*What you are asked to do*
Copy out all of the material, matching it word for word.

*Data block*
┄┄┄┄┄┄┄┄┄┄

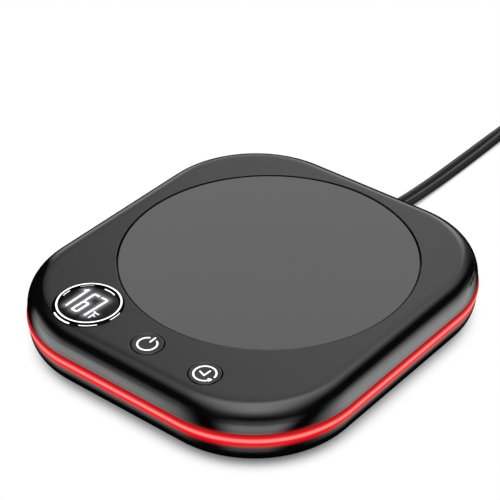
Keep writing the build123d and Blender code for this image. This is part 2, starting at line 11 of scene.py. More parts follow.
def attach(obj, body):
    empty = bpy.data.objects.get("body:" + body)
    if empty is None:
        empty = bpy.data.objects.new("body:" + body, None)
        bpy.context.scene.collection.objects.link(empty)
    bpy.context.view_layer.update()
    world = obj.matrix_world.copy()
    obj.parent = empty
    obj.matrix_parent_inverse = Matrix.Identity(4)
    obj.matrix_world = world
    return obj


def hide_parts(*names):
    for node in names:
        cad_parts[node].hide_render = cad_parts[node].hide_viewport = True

┄┄┄┄┄┄┄┄┄┄

*Full answer*
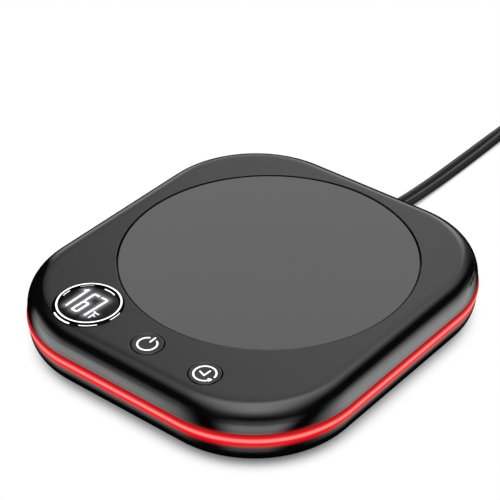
Keep writing the build123d and Blender code for this image. This is part 2, starting at line 11 of scene.py. More parts follow.
def attach(obj, body):
    empty = bpy.data.objects.get("body:" + body)
    if empty is None:
        empty = bpy.data.objects.new("body:" + body, None)
        bpy.context.scene.collection.objects.link(empty)
    bpy.context.view_layer.update()
    world = obj.matrix_world.copy()
    obj.parent = empty
    obj.matrix_parent_inverse = Matrix.Identity(4)
    obj.matrix_world = world
    return obj


def hide_parts(*names):
    for node in names:
        cad_parts[node].hide_render = cad_parts[node].hide_viewport = True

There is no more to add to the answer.